Assessment of the Ploidy Level Diversity by Chloroplast Counts in Stomatal Guard Cells of Potato (Solanum tuberosum L.) Mutants

Aims: Potato (Solanum tuberosum L.) is the most important staple food in the world and plays an important role in food and nutritional security. Induced mutation generates variation within potato germplasm to widen the genetic base for breeding purposes. Polyploidy modifies both the genotype and phenotype of an organism, generating diverse changes that consequently transform the potato production. Potato has chromosomes with different ploidy levels which can be determined by counting chloroplasts in stomatal guard cells.

Study Design: The study was carried out in completely randomized block design.

Place and Duration of Study: Department of Biotechnology, University of Eldoret, between February 2015 and July 2016.

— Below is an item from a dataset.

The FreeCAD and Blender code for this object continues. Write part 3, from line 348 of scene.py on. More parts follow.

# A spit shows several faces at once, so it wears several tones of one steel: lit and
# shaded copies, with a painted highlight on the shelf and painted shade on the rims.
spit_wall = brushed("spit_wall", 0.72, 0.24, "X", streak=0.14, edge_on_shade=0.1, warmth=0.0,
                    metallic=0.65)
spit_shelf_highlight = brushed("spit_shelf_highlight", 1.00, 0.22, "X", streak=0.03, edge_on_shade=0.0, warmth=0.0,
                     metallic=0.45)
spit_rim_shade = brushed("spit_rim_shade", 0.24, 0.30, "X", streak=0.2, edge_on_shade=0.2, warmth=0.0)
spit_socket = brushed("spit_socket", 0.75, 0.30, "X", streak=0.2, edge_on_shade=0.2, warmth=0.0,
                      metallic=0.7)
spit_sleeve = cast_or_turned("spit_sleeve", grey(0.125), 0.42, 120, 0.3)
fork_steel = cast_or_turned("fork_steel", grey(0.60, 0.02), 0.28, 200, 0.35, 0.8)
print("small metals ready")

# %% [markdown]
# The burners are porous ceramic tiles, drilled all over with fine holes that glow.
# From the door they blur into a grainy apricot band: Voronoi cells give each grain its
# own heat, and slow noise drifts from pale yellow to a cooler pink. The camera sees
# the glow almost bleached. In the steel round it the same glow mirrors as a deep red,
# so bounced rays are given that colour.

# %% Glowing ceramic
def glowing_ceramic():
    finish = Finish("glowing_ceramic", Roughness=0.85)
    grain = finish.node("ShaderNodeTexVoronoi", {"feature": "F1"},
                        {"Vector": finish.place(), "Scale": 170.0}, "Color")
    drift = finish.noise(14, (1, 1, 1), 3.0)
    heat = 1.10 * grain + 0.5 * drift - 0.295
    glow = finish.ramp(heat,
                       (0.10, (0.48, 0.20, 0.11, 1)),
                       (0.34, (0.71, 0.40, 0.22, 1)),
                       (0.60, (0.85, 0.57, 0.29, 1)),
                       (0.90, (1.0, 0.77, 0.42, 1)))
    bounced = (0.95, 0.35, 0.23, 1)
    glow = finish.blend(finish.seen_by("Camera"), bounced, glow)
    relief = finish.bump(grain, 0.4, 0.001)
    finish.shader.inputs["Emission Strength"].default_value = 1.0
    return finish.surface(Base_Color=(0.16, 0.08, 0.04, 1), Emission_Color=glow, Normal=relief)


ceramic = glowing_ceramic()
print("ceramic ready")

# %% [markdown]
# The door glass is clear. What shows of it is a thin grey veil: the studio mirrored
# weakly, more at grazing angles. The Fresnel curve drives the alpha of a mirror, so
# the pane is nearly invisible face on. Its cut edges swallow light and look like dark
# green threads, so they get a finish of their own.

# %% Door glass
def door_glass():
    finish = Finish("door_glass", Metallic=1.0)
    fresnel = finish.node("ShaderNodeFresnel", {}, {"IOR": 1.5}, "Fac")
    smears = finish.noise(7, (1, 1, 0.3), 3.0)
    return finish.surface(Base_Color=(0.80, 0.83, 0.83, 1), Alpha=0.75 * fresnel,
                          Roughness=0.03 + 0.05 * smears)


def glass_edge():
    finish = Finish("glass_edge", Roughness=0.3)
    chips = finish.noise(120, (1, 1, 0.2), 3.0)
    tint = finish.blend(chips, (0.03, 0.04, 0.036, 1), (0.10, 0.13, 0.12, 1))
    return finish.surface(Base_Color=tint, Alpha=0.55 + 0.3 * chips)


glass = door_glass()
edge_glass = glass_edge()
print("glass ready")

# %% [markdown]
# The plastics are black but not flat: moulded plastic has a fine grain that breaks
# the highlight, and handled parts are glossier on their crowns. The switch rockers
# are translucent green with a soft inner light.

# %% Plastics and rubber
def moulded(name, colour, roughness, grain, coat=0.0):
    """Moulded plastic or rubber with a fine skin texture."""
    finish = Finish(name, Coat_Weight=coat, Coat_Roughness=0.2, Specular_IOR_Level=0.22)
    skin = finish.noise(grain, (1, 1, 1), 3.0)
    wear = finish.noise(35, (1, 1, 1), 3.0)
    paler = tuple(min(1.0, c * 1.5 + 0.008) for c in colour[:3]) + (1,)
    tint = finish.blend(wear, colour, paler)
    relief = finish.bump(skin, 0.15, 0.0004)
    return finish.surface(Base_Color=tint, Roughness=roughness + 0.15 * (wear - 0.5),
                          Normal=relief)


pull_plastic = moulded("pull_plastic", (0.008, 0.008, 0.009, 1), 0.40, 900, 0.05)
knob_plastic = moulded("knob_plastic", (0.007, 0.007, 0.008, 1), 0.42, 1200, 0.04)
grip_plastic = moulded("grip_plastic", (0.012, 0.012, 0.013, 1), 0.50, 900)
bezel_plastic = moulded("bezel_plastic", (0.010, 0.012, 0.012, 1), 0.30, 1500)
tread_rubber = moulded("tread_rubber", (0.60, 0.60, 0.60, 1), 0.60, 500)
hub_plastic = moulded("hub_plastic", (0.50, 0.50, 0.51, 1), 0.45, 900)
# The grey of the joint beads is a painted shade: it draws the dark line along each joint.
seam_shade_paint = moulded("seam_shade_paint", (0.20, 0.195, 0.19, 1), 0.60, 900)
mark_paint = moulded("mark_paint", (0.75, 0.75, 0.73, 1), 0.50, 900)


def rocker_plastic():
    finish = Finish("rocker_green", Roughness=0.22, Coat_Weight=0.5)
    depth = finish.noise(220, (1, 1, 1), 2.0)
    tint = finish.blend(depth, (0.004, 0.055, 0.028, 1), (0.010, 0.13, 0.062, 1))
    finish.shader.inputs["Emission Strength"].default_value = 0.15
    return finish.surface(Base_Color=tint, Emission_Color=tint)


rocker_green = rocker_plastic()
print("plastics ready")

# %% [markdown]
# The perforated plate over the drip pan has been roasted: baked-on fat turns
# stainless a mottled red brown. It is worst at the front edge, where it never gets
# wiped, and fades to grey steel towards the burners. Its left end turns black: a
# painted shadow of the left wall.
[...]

Methodology: The study involved 163 potato mutants developed from three commercially grown Kenyan potato varieties; Asante, Mpya, and Sherekea irradiated using gamma rays from 60Co source under different dose rates. Three middle leaves of greenhouse-grown plants were randomly selected for chloroplast counts in ten pairs of stomata guard cells on the lower surface of the leaf. Data on the number of chloroplast counts per mutant was calculated as a percentage of the parents or control and descriptive analysis.

Results: The results indicate that the number of ploidy level distribution was decreasing in diploids and triploids and were increasing in tetraploids from M1V1, M1V2 to M1V3 in all the potato mutant populations.

Conclusion: This shows that mutation induction generates genetic variations from which desired mutants may be selected based on the appropriate breeding strategies.